Just wondering if any other facilities are using the APRV mode of ventillation. I was told by a pulmonologist at my hospital that it is a fairly new method, but when I looked up some info on it, it was started best I can tell in the early 1990's. We are still primarily using SIMV mode, and only seem to switch patients to the APRV as a last measure of trying to help dying patients, when there are no other alternatives (septic, end stage ARDS patients, severe non cardiogenic pulmonary edema). I am curious if anyone else is using it how comfortable the staff is with it. It seems most of our RTs don't know much about it, let alone the RNs. There's a lot of conflicting info about it. I found a good article on AACNs website though and it makes sense to me, that if used early on it would be more effective.
Oct 20, '04
We've just started using it in our facilty a few months ago. It's really great for all kinds of patients, they don't have to be next to death to be a candidate for APRV. The ventilator mode used is bi-level, and while bi-level is just a tad different than APRV, in that the low peep used in bi-level is generally not 0, and in APRV the ventilator uses the release time as an auto-peep generator.
It's amazing to see the x-rays of these people before, and after bi-level.
This mode of ventilation should be started early, at the first signs of trouble. One of the docs told me the other day that once they get so far into ARDS on say AC/PC, it's hard to switch them over to bi-level because they have no reserve for changes that big.
Another consideration is fluid status. A patient who is very fluid dependant might need a few liters of fluid before bi-level is started....
This is also a weanable vent mode... you can wean them down to cpap settings and extubate from it. It's really quite interesting.
here's an article that explains it quite well
Oct 20, '04
And, TennRN, I know you read that article, just thought I'd post it for everyone else.

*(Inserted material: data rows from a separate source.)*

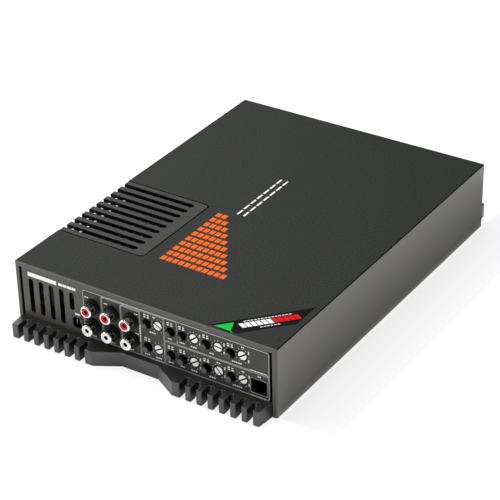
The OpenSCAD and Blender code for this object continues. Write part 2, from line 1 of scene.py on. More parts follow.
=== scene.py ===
# %% [markdown]
# # A car amplifier, dressed around its measured frame
# A car amplifier is a shallow metal case that hides under a seat. A folded cover sits on a
# heat-sink base, the controls are on the front panel and the wires go in at the rear.
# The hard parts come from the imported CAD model, and every place below is measured from the
# boxes of its nodes, so that the dressing follows the frame.
# Blender adds what CAD is poor at: paint, grain, worn edges, plating, printing and light.

# %% Load the frame
import json
import math

import bmesh
import bpy
from mathutils import Matrix, Vector


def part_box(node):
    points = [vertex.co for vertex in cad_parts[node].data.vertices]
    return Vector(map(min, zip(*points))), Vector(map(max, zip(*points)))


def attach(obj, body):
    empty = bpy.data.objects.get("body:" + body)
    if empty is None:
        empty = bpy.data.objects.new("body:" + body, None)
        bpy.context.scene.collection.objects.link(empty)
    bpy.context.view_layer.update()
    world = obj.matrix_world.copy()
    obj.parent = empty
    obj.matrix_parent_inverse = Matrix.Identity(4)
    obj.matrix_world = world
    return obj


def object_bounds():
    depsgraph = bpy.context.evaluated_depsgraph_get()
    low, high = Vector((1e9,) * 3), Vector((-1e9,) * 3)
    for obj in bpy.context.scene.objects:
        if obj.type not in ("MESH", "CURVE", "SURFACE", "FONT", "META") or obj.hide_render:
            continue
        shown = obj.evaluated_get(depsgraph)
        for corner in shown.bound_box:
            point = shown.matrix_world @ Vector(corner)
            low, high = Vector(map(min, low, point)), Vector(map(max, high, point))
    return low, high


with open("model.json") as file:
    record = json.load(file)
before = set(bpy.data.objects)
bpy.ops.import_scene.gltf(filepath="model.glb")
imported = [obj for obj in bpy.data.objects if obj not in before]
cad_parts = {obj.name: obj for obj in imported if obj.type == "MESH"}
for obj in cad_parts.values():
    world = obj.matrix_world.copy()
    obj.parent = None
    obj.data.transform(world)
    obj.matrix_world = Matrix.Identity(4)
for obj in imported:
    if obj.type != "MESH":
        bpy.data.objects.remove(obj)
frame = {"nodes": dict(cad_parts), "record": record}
cad_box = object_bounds()
nodes = frame["nodes"]
scene = bpy.context.scene
mm = 0.001
CASE = "amplifier"

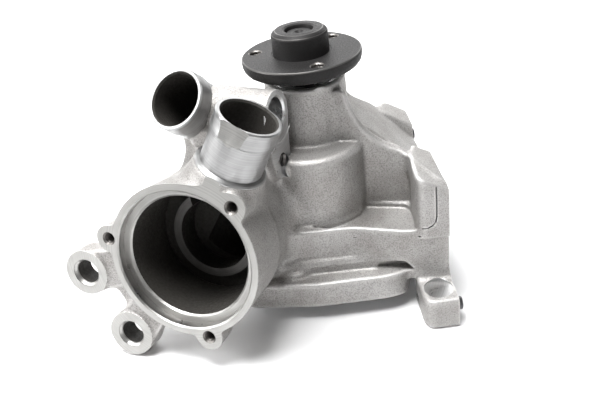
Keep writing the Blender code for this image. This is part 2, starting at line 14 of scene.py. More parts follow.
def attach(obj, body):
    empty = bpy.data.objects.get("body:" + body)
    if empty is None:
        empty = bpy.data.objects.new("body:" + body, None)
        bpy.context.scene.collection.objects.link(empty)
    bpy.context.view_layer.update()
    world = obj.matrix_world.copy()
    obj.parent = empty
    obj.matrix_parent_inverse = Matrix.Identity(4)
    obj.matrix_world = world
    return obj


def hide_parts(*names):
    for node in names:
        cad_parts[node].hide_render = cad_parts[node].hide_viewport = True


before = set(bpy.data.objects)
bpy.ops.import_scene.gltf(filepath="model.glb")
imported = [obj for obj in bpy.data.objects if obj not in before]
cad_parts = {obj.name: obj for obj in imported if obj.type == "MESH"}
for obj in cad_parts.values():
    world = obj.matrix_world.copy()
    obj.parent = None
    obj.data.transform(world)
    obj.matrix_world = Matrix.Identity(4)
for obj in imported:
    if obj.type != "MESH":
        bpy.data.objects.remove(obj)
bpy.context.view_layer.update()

MM = 0.001
STEP = 0.9                                   # cell of the distance field

# The same dimensions as the CAD part.
BLOCK_X = 61.0
FOOT_Z = -8.0
RIM_TOP = 15.0
SHELF_Z = 39.0
DRUM_TOP = 76.0
DRUM_R = 28.8
TOWER_R = 21.0
TOWER_TOP = 107.0
STAT_CENTRE = Vector((-69.9, -68.7, 49.1))
STAT_OUT = Vector((-0.373, -0.902, 0.218)).normalized()
STAT_A = STAT_OUT.cross(Vector((0, 0, 1))).normalized()
STAT_B = STAT_A.cross(STAT_OUT).normalized()
STAT_SCREW_R = 40.4                          # circle of the thermostat cover's screws
STAT_RING_DEPTH = 34.5                       # from the face to the ring round the inlet
STAT_CAVITY_R = 31.0
STAT_SEAT_R = 35.1
STAT_SCREW_ANGLES = (11.5, 133.5, 255.0)
STAT_EARS = ((58.7, -12.8), (57.0, -51.8))   # (radius, angle) of the long bolts
EAR_FACE_R = 12.9
EAR_BOLT_R = 6.1
STUB_A = (Vector((-63.6, -26.0, 114.0)), Vector((-0.44, -0.60, 0.67)).normalized())
STUB_B = (Vector((-27.9, -55.4, 112.8)), Vector((0.45, -0.10, 0.888)).normalized())
STUB_R = 15.8
STUB_BORE_R = 13.2
COLLAR = 0.7                                 # step between hose seat and collar of a stub
WAY_R = 11.5                                 # cored way from a stub to the thermostat
PAD_CENTRE = Vector((-16.5, -34.0, 102.0))
PAD_OUT = Vector((0.88, -0.47, 0.0)).normalized()
PAD_R = 12.9
PORT_R = 8.6
LUG_DROP = Vector((0, 0, -25))               # from the side port to the boss of its screw
SMALL_THREAD_R = 2.6
FLANGE_TOP = 120.0
FLANGE_R = 30.6
FLANGE_THICK = 7.4
NOSE_R = 14.4
NOSE_TOP = 132.0
SHAFT_R = 8.0
BEARING_R = 17.3
CHAMBER_R = 33.0
COVER_SEAT_R = 40.3
TAPPED_CIRCLE_R = 24.3
TAPPED_ANGLES = (164.3, 44.3, 284.3)
OUTLET = Vector((BLOCK_X, 6.0, 25.0))
BLOCK_BOLTS = ((-46.0, 50.0), (-30.0, 42.0), (-60.0, 3.0), (53.0, 1.0))
DOWELS = ((42.0, 44.0), (-69.0, 1.5))
COVER_R = 40.0
COVER_CIRCLE_R = 36.3
COVER_SCREWS = [Vector((COVER_CIRCLE_R * cos(radians(a)), COVER_CIRCLE_R * sin(radians(a)), 0))
                for a in (20, 80, 140, 200, 260, 320)]
DOWEL_R = 3.4
SEAL_R = 16.0
SEAL_WIRE_R = 1.3
SEAL_STEPS = 14
WEB_HALF = 3.0                               # half the thickness of a web


def plane_of(centre, out):
    """Place of a face with its +Z pointing into the material."""
    turn = Vector((0, 0, 1)).rotation_difference(-out).to_matrix().to_4x4()
    return Matrix.Translation(centre) @ turn


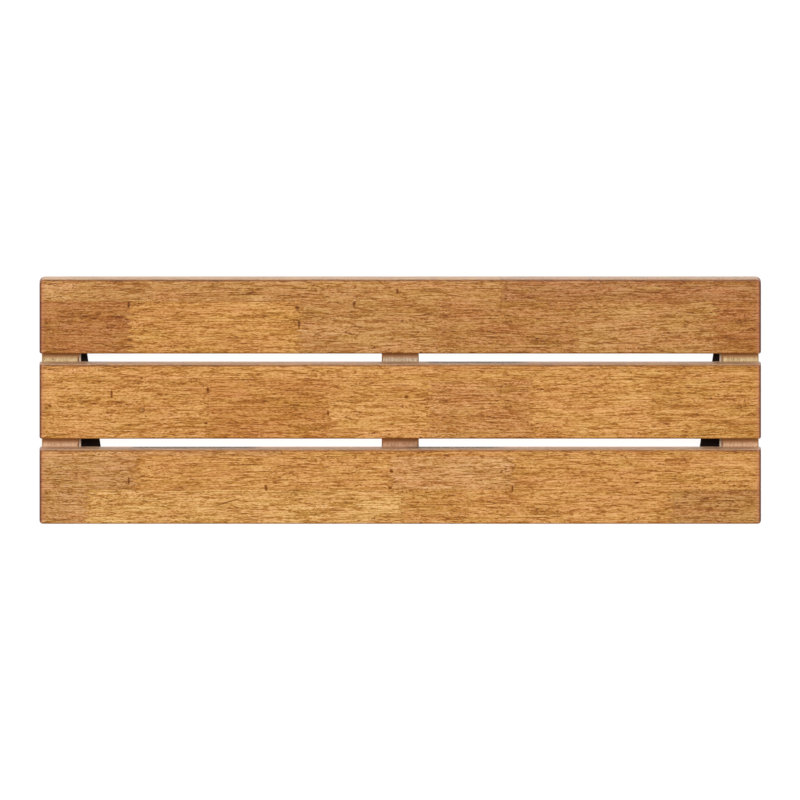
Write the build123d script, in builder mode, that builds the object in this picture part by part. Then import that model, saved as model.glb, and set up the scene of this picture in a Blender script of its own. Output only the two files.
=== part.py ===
from build123d import *
import os

# Slatted wooden duckboard bath mat, in millimetres.
# Three wide slats lie across three battens, with drain gaps between the slats.
# Each end batten stands on a black steel foot rail with a rubber grip strip
# under it, and the centre batten stands on three rubber pads.
# +X runs along the slats, +Y towards the back slat, +Z up.
# The origin is under the middle of the deck, at the level of the floor.

# Deck
slat_length = 720.0
slat_width = 76.0
slat_thickness = 16.0
slat_gap = 10.5
slat_corner_radius = 2.0
deck_front_corner_radius = 3.5
deck_back_corner_radius = 5.5
slat_top_round = 1.8
slat_bottom_round = 0.8

# Battens
batten_width = 37.0
batten_thickness = 18.0
batten_end_margin = 12.0
batten_side_inset = 2.4
batten_round = 1.2

# Foot rails: a tapered base plate with a rib welded up along it
plate_thickness = 2.5
plate_end_margin = 14.0
plate_outer_inset = 9.0
plate_corner_radius = 4.0
plate_edge_at_middle = 306.3
plate_taper = 0.1427
rib_thickness = 2.0
rib_height = 17.5
rib_end_margin = 26.0
rib_corner_radius = 5.0

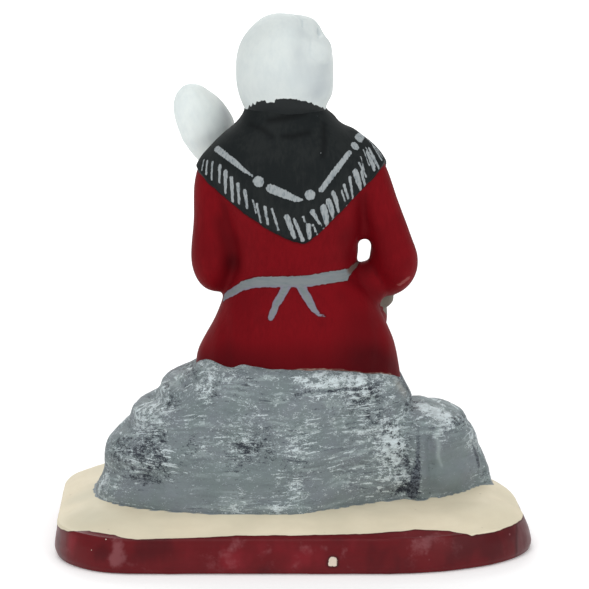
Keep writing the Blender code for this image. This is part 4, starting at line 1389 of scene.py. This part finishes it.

And, as a final comment... you are totally right, it should be used early on.
Nov 7, '04
In the trauma unit I am from, 80% of the time we ventilate with Dragers using APRV. This mode of ventilation allows the adjustment of inspiratory and exp time so that you administer long inspirations and very short exhalation. Somewhat like PC c inverse ratio, but pressure delivery in rapid shots. (difficult to explain, but easy to feel in circuit) This promotes recruitment by not allowing alveolar collapse. Also, you can administer high pressure s detrimental elevations of peak airway pressures. Weening is accomplished by dropping pressure and stretching expiration time. Pt's love this mode. You will never see a pt on a paralytic gtt on this mode since it is so well tolerated s drastically increased PAP.
Nov 18, '04
We use this mode usually before we decide to put the patient on the Ocillator, which is usually the last mode of treatment.
Nov 19, '04
What`s a difference bettwen APRV and BIPAP ventilation mode? It`s look like the same thing to me.
Sep 27, '05
They work in two totally different ways. But the biggest difference is that APRV has a pressure maintained in the lungs that the patient breathes spontaneously above that releases to a lower level at a preset interval. Whereas with BiPAP the patient initiates a breath and gets the pressure delivered at that time. there is a lower level of pressure maintained in the lungs with exhalation, but it is the lower level of pressure. Does that make sense? It's very late and I'm about to pass out.
Oct 8, '05
APRV has allways been a tough "sell" to our pulmonologists in Casper. Often by the time it is considered, usually by the most talented RT's, it is deemed futile or at best experimental. It has been my experience in the past that APRV when employed early and often is helpful in avoiding ARDS or at least decreasing the duration of the disease. Also, while transthorasic flow return issues can be present with high pressures, this can be dealt with, with inotrops if tolerated. Count of the RT to guide this therapy, they are skilled at recognizing sutle and hidin changes in lung compliance.